Turknoy dad just lost his job. It was in the middle of international economic crisis. We just had our third baby and new things brought about by the new family member didn’t even settle just yet.

We just wanted so badly to see what’s out there for our family. Living our family life became so monotonous of talking about living life. We wanted to stop talking and actually live our life.

There will always be reasons, circumstances which will stop us from doing what we love. We had to start somewhere.

We booked our travel, arranged visa requirements and just left to travel to our first family adventure. That simple.

For the three weeks we were seeing new places, our family couldn’t be happier. Laughter so loud we never even thought of possible of hearing from kids, fights we were happy to observe over trivial travel matters, awkward sleeping arrangements and deep, happy, contented slumber!

We were in bliss finding our elements. We were seeing new things. We were chasing our passion.

It does make a lot of sense for us. It doesn’t have to make sense to other families.

Being free from the thought of making society and people, family members included, understand why we do what we do is a huge step to enjoy and work towards our travel goals.

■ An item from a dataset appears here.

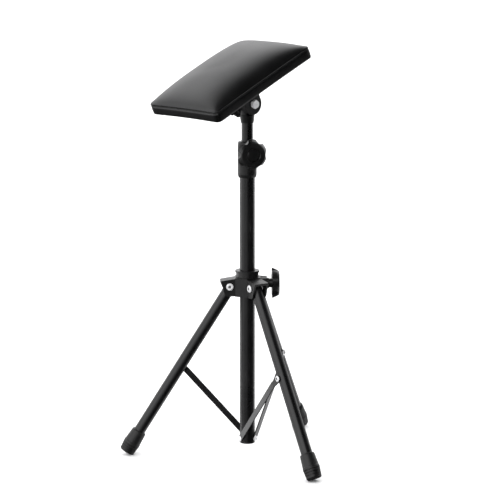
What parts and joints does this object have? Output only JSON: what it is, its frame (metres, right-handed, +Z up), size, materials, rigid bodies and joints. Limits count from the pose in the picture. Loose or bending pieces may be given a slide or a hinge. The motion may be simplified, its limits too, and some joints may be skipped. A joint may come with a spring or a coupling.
{
  "type": "arm rest stand",
  "caption": "Padded arm rest on a folding tripod: tilting oblong cushion on a height adjustable column with clamp knobs, hinged legs and flat braces.",
  "frame": {"origin": "on the floor, under the column's axis", "axes": "+Z up along the column, towards the pad; -X towards the left leg's foot"},
  "size_m": [0.3299, 0.377, 0.6959],
  "materials": {
    "tube_black": "satin black powder coat",
    "hub_plastic": "moulded black nylon",
    "bush_plastic": "black acetal",
    "knob_plastic": "moulded black plastic",
    "foot_rubber": "black rubber",
    "strip_steel": "black coated strip",
    "zinc_steel": "zinc plated",
    "brass_insert": "turned",
    "pale_plastic": "natural nylon",
    "bracket_steel": "black powder coat",
    "screw_black": "black oxide",
    "plywood": "raw plywood",
    "foam": "open cell foam",
    "cover_leather": "smooth black artificial leather",
    "base_cloth": "black woven dust cloth"
  },
  "bodies": {
    "column": {"column_tube": "tube_black", "column_end_cap": "bush_plastic", "top_collar": "hub_plastic", "collar_nut": "brass_insert"},
    "hub": {"hub": "hub_plastic", "hub_bush": "bush_plastic", "hub_nut": "brass_insert", "hub_pivot_rivets": "zinc_steel"},
    "height_knob": {"height_knob": "knob_plastic", "height_screw": "zinc_steel", "height_clamp_pad": "pale_plastic"},
    "hub_knob": {"hub_knob": "knob_plastic", "hub_screw": "zinc_steel", "hub_clamp_pad": "pale_plastic"},
    "tilt_knob": {"tilt_knob": "knob_plastic", "tilt_knob_nut": "zinc_steel"},
    "riser_bush": {"riser_bush": "pale_plastic"},
    "riser": {"riser_tube": "tube_black", "tilt_head": "hub_plastic"},
    "pad": {"pad_bracket": "bracket_steel", "tilt_bolt": "zinc_steel", "tilt_bolt_washer": "zinc_steel", "tilt_knob_washer": "zinc_steel", "bracket_screws": "screw_black", "board_tee_nuts": "zinc_steel", "pad_board": "plywood", "pad_foam": "foam", "pad_cover": "cover_leather", "pad_base_cloth": "base_cloth"},
    "leg_left": {"leg_tube_left": "tube_black", "leg_end_left": "bush_plastic", "foot_left": "foot_rubber", "brace_rivet_left": "zinc_steel"},
    "brace_left": {"brace_left": "strip_steel", "brace_foot_rivet_left": "zinc_steel"},
    "leg_front": {"leg_tube_front": "tube_black", "leg_end_front": "bush_plastic", "foot_front": "foot_rubber", "brace_rivet_front": "zinc_steel"},
    "brace_front": {"brace_front": "strip_steel", "brace_foot_rivet_front": "zinc_steel"},
    "leg_back": {"leg_tube_back": "tube_black", "leg_end_back": "bush_plastic", "foot_back": "foot_rubber", "brace_rivet_back": "zinc_steel"},
    "brace_back": {"brace_back": "strip_steel", "brace_foot_rivet_back": "zinc_steel"}
  },
  "joints": [
    {"name": "hub_slide", "type": "slide", "parent": "column", "child": "hub", "axis": [0, 0, 1], "range_m": [0, 0.062]},
    {"name": "leg_left_fold", "type": "hinge", "parent": "hub", "child": "leg_left", "pos_m": [-0.0297, 0, 0.29078], "axis": [0, -1, 0], "range_deg": [0, 29.11]},
    {"name": "leg_front_fold", "type": "hinge", "parent": "hub", "child": "leg_front", "pos_m": [0.01485, -0.02572, 0.29078], "axis": [0.866, 0.5, 0], "range_deg": [0, 29.11]},
    {"name": "leg_back_fold", "type": "hinge", "parent": "hub", "child": "leg_back", "pos_m": [0.01485, 0.02572, 0.29078], "axis": [-0.866, 0.5, 0], "range_deg": [0, 29.11]},
    {"name": "brace_left_pivot", "type": "hinge", "parent": "leg_left", "child": "brace_left", "pos_m": [-0.11249, 0, 0.15385], "axis": [0, -1, 0], "range_deg": [0, 0.52]},
    {"name": "brace_front_pivot", "type": "hinge", "parent": "leg_front", "child": "brace_front", "pos_m": [0.05625, -0.09742, 0.15385], "axis": [0.866, 0.5, 0], "range_deg": [0, 0.52]},
    {"name": "brace_back_pivot", "type": "hinge", "parent": "leg_back", "child": "brace_back", "pos_m": [0.05625, 0.09742, 0.15385], "axis": [-0.866, 0.5, 0], "range_deg": [0, 0.52]},
    {"name": "height_slide", "type": "slide", "parent": "column", "child": "riser_bush", "axis": [0, 0, 1], "range_m": [-0.028, 0.15]},
    {"name": "riser_swivel", "type": "hinge", "parent": "riser_bush", "child": "riser", "pos_m": [0, 0, 0.55], "axis": [0, 0, 1], "continuous": true},
    {"name": "pad_tilt", "type": "hinge", "parent": "riser", "child": "pad", "pos_m": [0, 0, 0.597], "axis": [0.6361, -0.7716, 0], "range_deg": [-65, 40]},
    {"name": "height_knob_turn", "type": "hinge", "parent": "column", "child": "height_knob", "pos_m": [0, 0, 0.5155], "axis": [0.2198, -0.9755, 0], "range_deg": [0, 360]},
    {"name": "hub_knob_turn", "type": "hinge", "parent": "hub", "child": "hub_knob", "pos_m": [0, 0, 0.29458], "axis": [1, 0, 0], "range_deg": [0, 360]},
    {"name": "tilt_knob_turn", "type": "hinge", "parent": "pad", "child": "tilt_knob", "pos_m": [0, 0, 0.597], "axis": [-0.6361, 0.7716, 0], "range_deg": [0, 360]}
  ],
  "couplings": [
    {"joint": "leg_left_fold", "follows": "hub_slide", "rad_per_m": 8.1817},
    {"joint": "leg_front_fold", "follows": "hub_slide", "rad_per_m": 8.1817},
    {"joint": "leg_back_fold", "follows": "hub_slide", "rad_per_m": 8.1817},
    {"joint": "brace_left_pivot", "follows": "hub_slide", "rad_per_m": 0.13214},
    {"joint": "brace_front_pivot", "follows": "hub_slide", "rad_per_m": 0.13214},
    {"joint": "brace_back_pivot", "follows": "hub_slide", "rad_per_m": 0.13214}
  ]
}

We are all unique. Our Turknoy family intends to travel to different countries and continents while celebrating our uniqueness as individual and as family.

Fish can’t drown in the water, birds does not fall in air. Crazy! 

The family with itchy feet explores the world together !

Keep Calm, Travel and Be Late.

I am late. I am late! For A Very Important Date! – The White Rabbit, Alice in Wonderland


During my first few days as expat, together with my fellow newcomers and future colleagues, we take the bus from the hotel to get to the Head Office. There’s this person, tall, very handsome and kind fellow who is always tardy, always coming to the bus few minutes late. One day, he was left behind by the bus because he was exceeded the 10-minute late waiting period – he was that late! Serves him right, I remember myself thinking. He may be nice, but he has no respect for other people’s time and nobody should be forced to wait for him while he takes his own time.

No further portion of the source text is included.